━━━━━ COLLECTED DATA ━━━━━

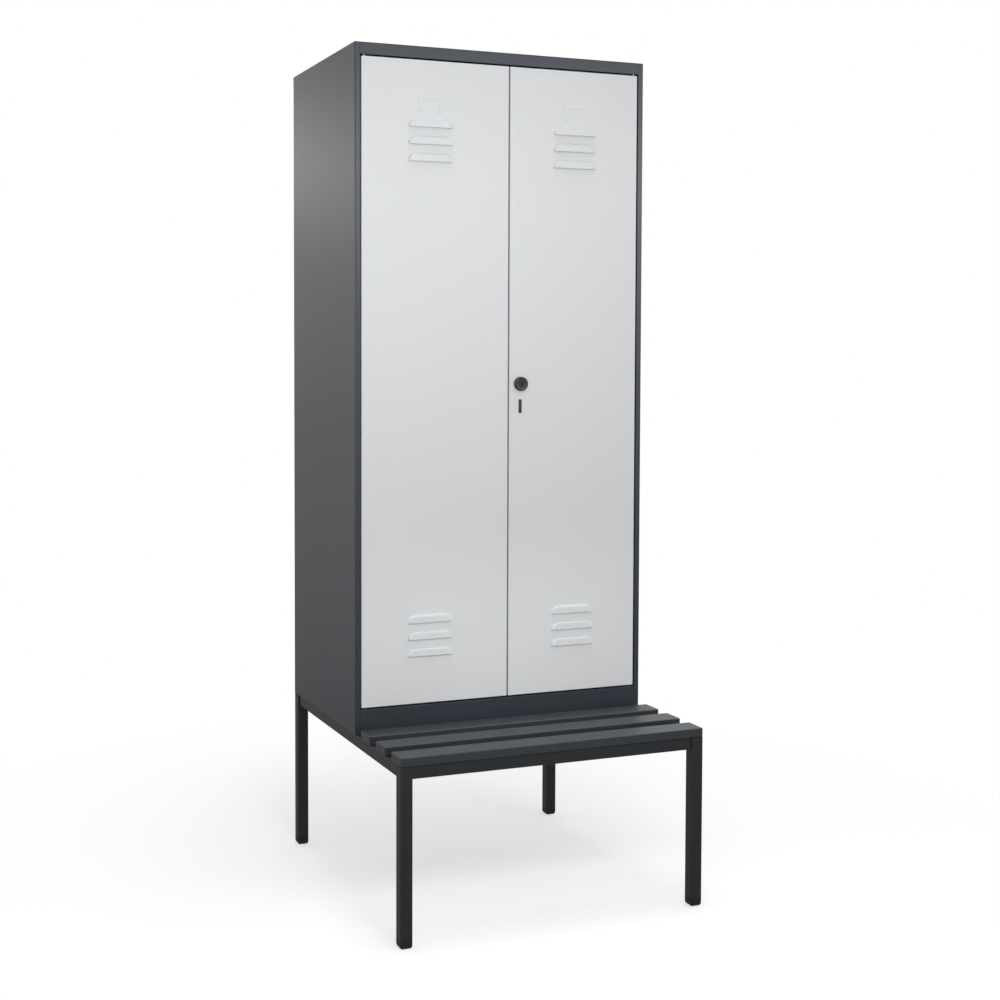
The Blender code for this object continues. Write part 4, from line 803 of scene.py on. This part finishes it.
def louvre_hood(sizes):
    """One hood, drawn at the origin: rings that rise from the sheet to a flat crown."""
    shape = bmesh.new()
    rings = []
    for inset, rise in louvre_profile(sizes):
        rings.append([shape.verts.new((across, -rise, up))
                      for across, up in louvre_line(sizes, inset)])
    for low, high in zip(rings, rings[1:]):
        for place in range(len(low) - 1):
            shape.faces.new((low[place], low[place + 1], high[place + 1], high[place]))
    shape.faces.new(rings[-1])
    edge = [ring[0] for ring in rings] + [ring[-1] for ring in reversed(rings)]
    lip = edge
    for step in range(1, FOLD_STEPS + 1):
        turn = math.radians(90 * step / FOLD_STEPS)
        row = []
        for vertex in edge:
            curl = sizes.louvre_curl * vertex.co.y / -sizes.louvre_rise
            row.append(shape.verts.new(vertex.co + Vector(
                (0, curl * (1 - math.cos(turn)), -curl * math.sin(turn)))))
        for place in range(len(row) - 1):
            shape.faces.new((lip[place], row[place], row[place + 1], lip[place + 1]))
        lip = row
    bmesh.ops.remove_doubles(shape, verts=shape.verts, dist=FINE_GAP)
    return to_mesh(faced_front(shape))


def faced_front(shape):
    """Point a sheet's faces to one side, so that its largest face looks to the front."""
    bmesh.ops.recalc_face_normals(shape, faces=shape.faces)
    if max(shape.faces, key=lambda face: face.calc_area()).normal.y > 0:
        bmesh.ops.reverse_faces(shape, faces=shape.faces)
    return shape


def louvre_starts(sizes, x):
    """The lowest louvre of each group: where its lower edge's middle stands."""
    upper = (DOOR_HIGH - sizes.upper_louvre_drop - sizes.louvre_height
             - (LOUVRES - 1) * sizes.louvre_pitch)
    return (x, FACE_Y, upper), (x, FACE_Y, DOOR_LOW + sizes.lower_louvre_height)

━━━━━

→ **WRITTEN TASK**: Reproduce the data in full, exactly as presented.

→ **RESPONSE TO THE EXERCISE**:
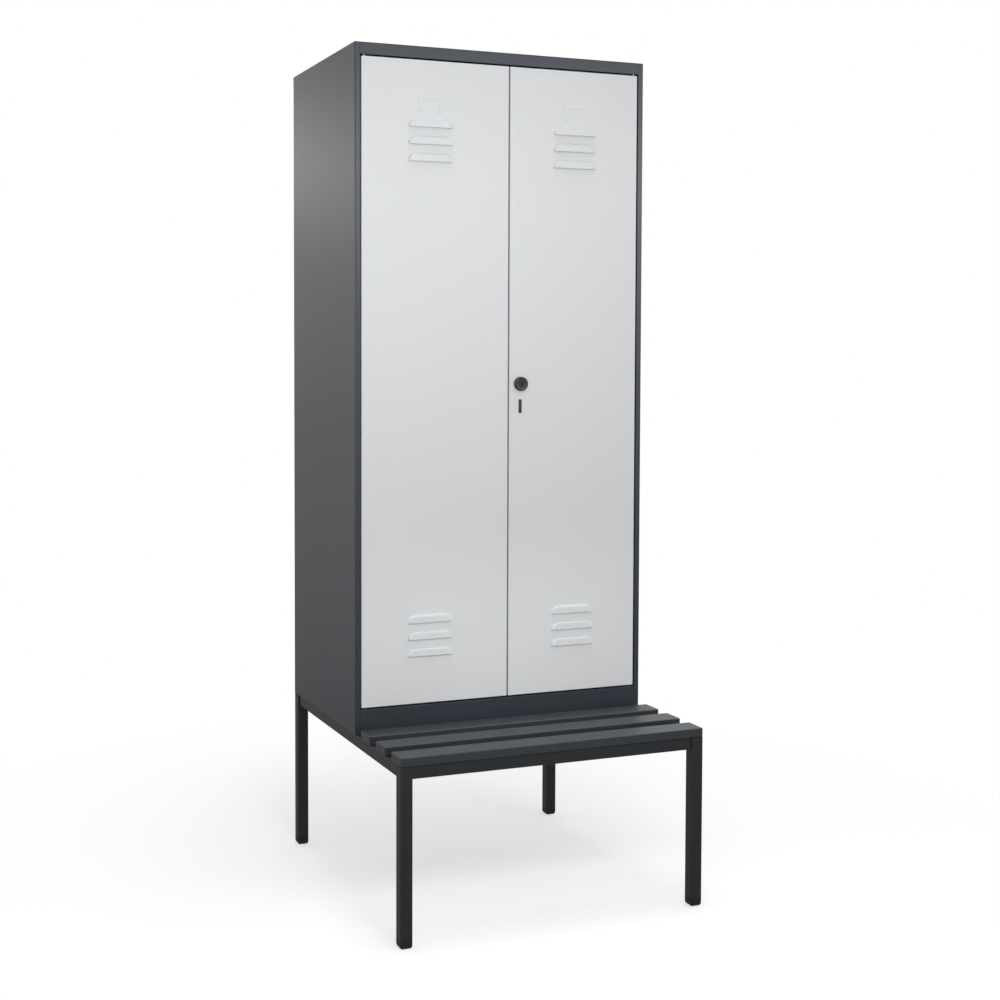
The Blender code for this object continues. Write part 4, from line 803 of scene.py on. This part finishes it.
def louvre_hood(sizes):
    """One hood, drawn at the origin: rings that rise from the sheet to a flat crown."""
    shape = bmesh.new()
    rings = []
    for inset, rise in louvre_profile(sizes):
        rings.append([shape.verts.new((across, -rise, up))
                      for across, up in louvre_line(sizes, inset)])
    for low, high in zip(rings, rings[1:]):
        for place in range(len(low) - 1):
            shape.faces.new((low[place], low[place + 1], high[place + 1], high[place]))
    shape.faces.new(rings[-1])
    edge = [ring[0] for ring in rings] + [ring[-1] for ring in reversed(rings)]
    lip = edge
    for step in range(1, FOLD_STEPS + 1):
        turn = math.radians(90 * step / FOLD_STEPS)
        row = []
        for vertex in edge:
            curl = sizes.louvre_curl * vertex.co.y / -sizes.louvre_rise
            row.append(shape.verts.new(vertex.co + Vector(
                (0, curl * (1 - math.cos(turn)), -curl * math.sin(turn)))))
        for place in range(len(row) - 1):
            shape.faces.new((lip[place], row[place], row[place + 1], lip[place + 1]))
        lip = row
    bmesh.ops.remove_doubles(shape, verts=shape.verts, dist=FINE_GAP)
    return to_mesh(faced_front(shape))


def faced_front(shape):
    """Point a sheet's faces to one side, so that its largest face looks to the front."""
    bmesh.ops.recalc_face_normals(shape, faces=shape.faces)
    if max(shape.faces, key=lambda face: face.calc_area()).normal.y > 0:
        bmesh.ops.reverse_faces(shape, faces=shape.faces)
    return shape


def louvre_starts(sizes, x):
    """The lowest louvre of each group: where its lower edge's middle stands."""
    upper = (DOOR_HIGH - sizes.upper_louvre_drop - sizes.louvre_height
             - (LOUVRES - 1) * sizes.louvre_pitch)
    return (x, FACE_Y, upper), (x, FACE_Y, DOOR_LOW + sizes.lower_louvre_height)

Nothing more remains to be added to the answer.